Rock dadaísta
Diário da Manhã
Publicado em 14 de janeiro de 2016 às 20:56 | Atualizado há 4 meses
Dan Van Vliet, o poeta, compositor e pintor mais conhecido por seu nome de palco, Captain Beefheart, traçou uma carreira norteada por experimentalismos e vanguarda na música e na pintura. Junto com sua banda de apoio, The Magic Band, gravou 12 álbuns. O mais consagrado deles, ‘Trout Mask Replica’, de 1969, é considerado um dos discos que mais influenciaram o percurso do rock nos anos seguintes nos Estados Unidos. Ao mesmo tempo, é considerado um dos registros mais estranhos e de difícil apreciação já realizados.
Trout Mask Replica é uma espécie de desvio à percepção universal da música, e o Captain Beefheart é considerado uma espécie de iconoclasta da arte. O disco é uma confecção minuciosa de psicodelia e surrealismo. Utiliza na fórmula elementos de blues, freejazz, avant-garde e vários elementos da música americana. É como se ele estudasse os elementos da música improvisada, separasse algumas partes e repetisse-as de forma programada, quebrando qualquer previsão do ouvinte, trazendo algo novo em sua essência.
Anti-rock
Em resenha ao disco no site RateYourMusic, o internauta Laranra, de Córdoba, Espanha, faz um aparato geral sobre suas impressões de Trout Mask Replica. Segundo ele, os músicos inspiraram-se em obras visuais para compor as canções. “Reza a lenda que o Capitão construiu essas faixas com a ajuda de pinturas com diferentes sobras, para explicar aos membros da banda o que ele queria em cada canção”. Ele comenta ainda associações do disco ao movimento dadaísta. “Essa é apenas uma instância da característica pictorial do disco, que tem sido ocasionalmente comparado ao movimento dadaísta”.
O movimento dadaísta surgiu na segunda década do século XX, como um protesto que enxergava o mundo como uma destruição mútua contínua. Para os dadaístas, o movimento não fazia arte. Chamavam seus produtos de ‘anti-arte’. Para Laranra, “Está bem claro que não é um disco simples. Talvez por essa razão eu possa dizer que gosto. Loucamente. Por todas essas razões e pela respiração estranha que me puxa para estranhos gemidos, passagens ‘a capella’ e letras absurdas”.

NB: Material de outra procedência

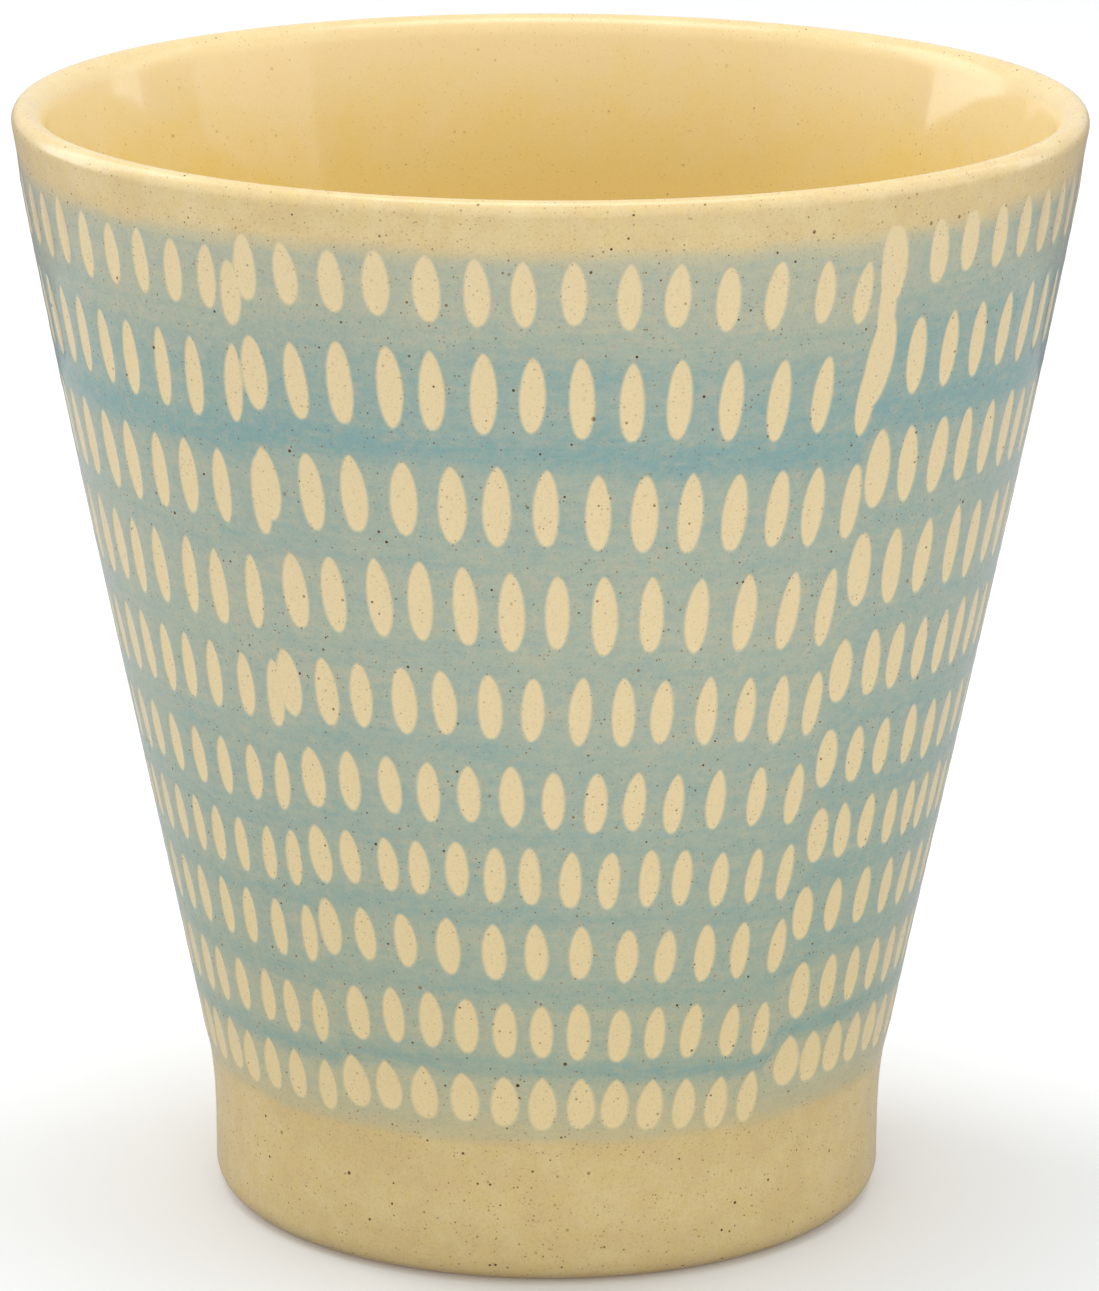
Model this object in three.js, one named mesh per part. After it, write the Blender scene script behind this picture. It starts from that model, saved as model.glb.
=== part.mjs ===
// A handle-less stoneware mug: a turned clay body, and the brushed band of coloured slip on its outside.
// Units are millimetres, +Z is up, and the origin is the centre of the foot's resting plane.
import * as THREE from "three";

// Driving dimensions.
const RIM_RADIUS = 45.4; // outside radius at the mouth
const HEIGHT = 95.5; // foot to lip
const FOOT_RADIUS = 28.95; // outside radius of the upright foot
const WAIST_HEIGHT = 10.5; // where the upright foot turns into the flaring wall
const WAIST_SOFTNESS = 1.7; // how gradually it turns
const WALL_SWELL = 0.36; // how far the flaring wall swells out, most of all two thirds of the way up
const HEEL_ROUND = 2.4; // rounding of the outside bottom edge
const RING_WIDTH = 3.6; // flat foot ring that the mug stands on
const RECESS_DEPTH = 2.6; // hollow inside the foot ring
const RECESS_SLOPE = 1.4; // how far the ring's inner side leans in
const FLOOR_THICKNESS = 6; // clay between the recess and the inside floor
const INNER_ROUND = 9; // rounding between the inside floor and wall
const WALL_BASE = { height: 19, thickness: 5 }; // wall thickness low down; it thins evenly up to the lip
const LIP_OUTER = { width: 1, height: 1.2 }; // outside quarter of the lip
const LIP_INNER = { width: 1.9, height: 2.6 }; // inside quarter of the lip, softer
const SLIP_THICKNESS = 0.2; // fired thickness of the brushed slip
const SLIP_BOTTOM = 11.8; // lower edge of the slip band
const SLIP_TOP = 92.6; // upper edge of the slip band
const SLIP_FEATHER = 2.4; // height over which its edges thin out to nothing

// Facets.
const TURNS = 64; // facets round the axis
const QUARTER = Math.PI / 2;
const ROUND_STEPS = 5; // steps in each quarter round
const WALL_STEP = 9; // height of one facet on the flaring wall
const WAIST_STEP = 1.6; // height of one facet where the wall bends

const CLAY = new THREE.MeshStandardMaterial({ color: 0xe3cfa2, roughness: 0.2, metalness: 0 });
const SLIP = new THREE.MeshStandardMaterial({ color: 0x9dbab2, roughness: 0.25, metalness: 0 });

// 0 below the hinge and rising in a straight line above it, with a soft corner.
function softHinge(height) {
  return WAIST_SOFTNESS * Math.log1p(Math.exp((height - WAIST_HEIGHT) / WAIST_SOFTNESS));
}

// The lip is two elliptical quarters on one centre. Each ends short or runs on a little, so that it leans as the
// wall that it meets leans.
const LIP_CENTRE = RIM_RADIUS - LIP_OUTER.width;
const OUTER_LEAN = (RIM_RADIUS - FOOT_RADIUS) / (HEIGHT - WAIST_HEIGHT);
const LIP_START = -Math.atan((OUTER_LEAN * LIP_OUTER.height) / LIP_OUTER.width);
const WALL_TOP = {
  radius: LIP_CENTRE + LIP_OUTER.width * Math.cos(LIP_START),
  height: HEIGHT - LIP_OUTER.height + LIP_OUTER.height * Math.sin(LIP_START),
};
const FLARE = (WALL_TOP.radius - FOOT_RADIUS) / softHinge(WALL_TOP.height);
const FULLEST = 4 / 27; // the most that share * share * (1 - share) comes to

// Outside radius of the clay body at a height.
function outerRadius(height) {
  const share = THREE.MathUtils.clamp((height - WAIST_HEIGHT) / (WALL_TOP.height - WAIST_HEIGHT), 0, 1);
  const swell = (WALL_SWELL * share * share * (1 - share)) / FULLEST;
  return FOOT_RADIUS + FLARE * softHinge(height) + swell;
}

// An arc of an ellipse as profile points, between two angles.
function arc(centreRadius, centreHeight, width, height, start, end, steps) {
  const points = [];
  for (let step = 0; step <= steps; step++) {
    const angle = start + ((end - start) * step) / steps;
    points.push(
      new THREE.Vector2(centreRadius + width * Math.cos(angle), centreHeight + height * Math.sin(angle)),
    );
  }
  return points;
}

// Heights at which the outside wall has a facet edge, closer together round the waist.
function wallHeights() {
  const heights = [];
  for (let z = HEEL_ROUND + WAIST_STEP; z < SLIP_BOTTOM - WAIST_STEP / 2; z += WAIST_STEP) heights.push(z);
  heights.push(SLIP_BOTTOM, SLIP_BOTTOM + SLIP_FEATHER);
  const low = SLIP_BOTTOM + SLIP_FEATHER;
  const high = SLIP_TOP - SLIP_FEATHER;
  const count = Math.round((high - low) / WALL_STEP);
  for (let i = 1; i <= count; i++) heights.push(low + ((high - low) * i) / count);
  heights.push(SLIP_TOP);
  return heights;
}

const WALL_HEIGHTS = wallHeights();

// The inside wall is a straight cone, from the lip down to the arc that joins it to the inside floor.
const INNER_BASE_RADIUS = outerRadius(WALL_BASE.height) - WALL_BASE.thickness;
const INNER_LEAN =
  (LIP_CENTRE - LIP_INNER.width - INNER_BASE_RADIUS) / (HEIGHT - LIP_INNER.height - WALL_BASE.height);
const LIP_END = Math.PI - Math.atan((INNER_LEAN * LIP_INNER.height) / LIP_INNER.width);
const CONE_TOP = {
  radius: LIP_CENTRE + LIP_INNER.width * Math.cos(LIP_END),
  height: HEIGHT - LIP_INNER.height + LIP_INNER.height * Math.sin(LIP_END),
};
const INNER_FLOOR = RECESS_DEPTH + FLOOR_THICKNESS;

// The rounding between the inside wall and floor, and the middle of the floor.
function insideBottom() {
  const lean = Math.atan(INNER_LEAN);
  const centreHeight = INNER_FLOOR + INNER_ROUND;
  const coneRadius = CONE_TOP.radius - INNER_LEAN * (CONE_TOP.height - centreHeight);
  const centreRadius = coneRadius - INNER_ROUND / Math.cos(lean);
  const rounding = arc(centreRadius, centreHeight, INNER_ROUND, INNER_ROUND, -lean, -QUARTER, 2 * ROUND_STEPS);
  return [...rounding, new THREE.Vector2(0, INNER_FLOOR)];
}

// Turns a profile about +Z.
function turned(profile) {
  return new THREE.LatheGeometry(profile, TURNS).rotateX(Math.PI / 2);
}

// Clay body: foot ring, heel, flaring wall, lip, inside wall and floor in one turned piece.
function stonewareBody() {
  const heelRadius = outerRadius(HEEL_ROUND) - HEEL_ROUND;
  const ringInner = heelRadius - RING_WIDTH;
  const outerLip = [LIP_CENTRE, HEIGHT - LIP_OUTER.height, LIP_OUTER.width, LIP_OUTER.height];
  const innerLip = [LIP_CENTRE, HEIGHT - LIP_INNER.height, LIP_INNER.width, LIP_INNER.height];
  const profile = [
    new THREE.Vector2(0, RECESS_DEPTH),
    new THREE.Vector2(ringInner - RECESS_SLOPE, RECESS_DEPTH),
    new THREE.Vector2(ringInner, 0),
    ...arc(heelRadius, HEEL_ROUND, HEEL_ROUND, HEEL_ROUND, -QUARTER, 0, ROUND_STEPS),
    ...WALL_HEIGHTS.map((z) => new THREE.Vector2(outerRadius(z), z)),
    ...arc(...outerLip, LIP_START, QUARTER, ROUND_STEPS),
    ...arc(...innerLip, QUARTER, LIP_END, ROUND_STEPS).slice(1),
    ...insideBottom(),
  ];
  return turned(profile);
}

// Slip band: a thin coat on the outside wall, feathered out at both edges. Its inner side is the clay's surface.
function slipBand() {
  const heights = WALL_HEIGHTS.filter((z) => z >= SLIP_BOTTOM && z <= SLIP_TOP);
  const inside = heights.map((z) => new THREE.Vector2(outerRadius(z), z));
  const outside = heights
    .slice(1, -1)
    .map((z) => new THREE.Vector2(outerRadius(z) + SLIP_THICKNESS, z));
  return turned([inside[0], ...outside, ...inside.reverse()]);
}

function named(name, geometry, material) {
  const mesh = new THREE.Mesh(geometry, material);
  mesh.name = name;
  return mesh;
}

const mug = new THREE.Group();
mug.add(named("stoneware_body", stonewareBody(), CLAY));
mug.add(named("slip_band", slipBand(), SLIP));

export default mug;
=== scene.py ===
"""The stoneware mug's looks: a turned clay body, and a brushed coat of slip with rows of marks cut in it.

Everything is in metres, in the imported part's frame: +Z is up and the origin is the middle of the foot.
Angles run round the mug from the middle of its front (-Y), positive towards its right side (+X).
"""
import math
import random
from collections import namedtuple

import bmesh
import bpy
import numpy as np
from mathutils import Euler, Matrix, Vector, geometry, noise


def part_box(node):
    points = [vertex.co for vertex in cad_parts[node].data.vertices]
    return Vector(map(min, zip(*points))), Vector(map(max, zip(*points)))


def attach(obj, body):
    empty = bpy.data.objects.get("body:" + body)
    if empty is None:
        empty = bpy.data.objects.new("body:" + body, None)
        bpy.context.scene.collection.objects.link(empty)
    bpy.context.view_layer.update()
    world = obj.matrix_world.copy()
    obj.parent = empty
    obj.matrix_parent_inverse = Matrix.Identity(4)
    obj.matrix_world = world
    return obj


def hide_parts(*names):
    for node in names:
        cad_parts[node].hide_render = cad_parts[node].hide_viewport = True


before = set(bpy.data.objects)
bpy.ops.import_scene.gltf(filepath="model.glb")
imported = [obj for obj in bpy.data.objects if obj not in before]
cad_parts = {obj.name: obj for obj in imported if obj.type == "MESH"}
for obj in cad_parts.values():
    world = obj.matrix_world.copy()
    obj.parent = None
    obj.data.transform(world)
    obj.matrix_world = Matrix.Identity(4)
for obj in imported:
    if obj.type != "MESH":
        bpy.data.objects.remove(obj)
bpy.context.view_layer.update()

MM = 0.001
BODY_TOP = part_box("stoneware_body")[1]
SLIP_LOW, SLIP_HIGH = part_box("slip_band")

# The turned shape, as in the part's source.
HEIGHT = BODY_TOP.z
RIM_RADIUS = BODY_TOP.x
FOOT_RADIUS = 28.95 * MM
WAIST_HEIGHT = 10.5 * MM
WAIST_SOFTNESS = 1.7 * MM
WALL_SWELL = 0.36 * MM
HEEL_ROUND = 2.4 * MM
RING_WIDTH = 3.6 * MM
RECESS_DEPTH = 2.6 * MM
RECESS_SLOPE = 1.4 * MM
FLOOR_THICKNESS = 6 * MM
INNER_ROUND = 9 * MM
WALL_BASE_HEIGHT = 19 * MM
WALL_BASE_THICKNESS = 5 * MM
LIP_OUTER_WIDTH, LIP_OUTER_HEIGHT = 1.0 * MM, 1.2 * MM
LIP_INNER_WIDTH, LIP_INNER_HEIGHT = 1.9 * MM, 2.6 * MM

CORNER = math.radians(50)  # an edge that bends more than this is shaded as a corner

# Facets of the turned body.
TURNS = 384
ROUND_STEPS = 14
WALL_STEP = 1.6 * MM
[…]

Outros momentos memoráveis da carreira de Beefheart na música são as canções contidas no primeiro disco, ‘Safe as Milk’, de 1967. A canção “Electricity”, desse disco, é considerada por boa parte dos fãs como sua melhor produção. Para muitos, ‘Safe as Milk’ mostra um lado menos desconstruído do Capitão e sua banda, apesar de várias passagens e arranjos denunciarem uma futura obra ainda mais surreal e derretida. Don Van Vliet morreu no dia 17 de dezembro de 2010 na Califórnia por complicações em decorrência de esclerose múltipla um mês antes de completar 70 anos.
Pintura
Na segunda metade da década de 1980, Don Van Vliet decidiu encerrar sua carreira na música para que pudesse dedicar-se exclusivamente à pintura. A partir de 1985 foi visto poucas vezes publicamente. Seu trabalho como pintor também atingiu êxito, e suas obras tem sido cada vez mais requisitadas. Na época, ele decidiu abandonar a música e o nome artístico para não passar a impressão de que seu trabalho se tratava de ego de músico em fim de carreira. Para ele, não era positivo der suas duas obras associadas.
O estilo de pintura de Van Vliet foi definido como expressionismo abstrato. Sua obra foi comparada à obra do novaiorquino Franz Kline, pintor bastante popular na metade do século XX, que difundiu o gestualismo (ou pintura gestual), onde a ação de pintar se faz presente diante do público. Vliet também teve seu trabalho associado ao movimento CoBrA, um dos poucos movimentos de vanguarda na Europa pós Segunda Guerra Mundial, que unia artistas de três cidades (Copenhague, Bruxelas e Amsterdam – as primeiras letras dos nomes das cidades formam o acróstico CoBrA).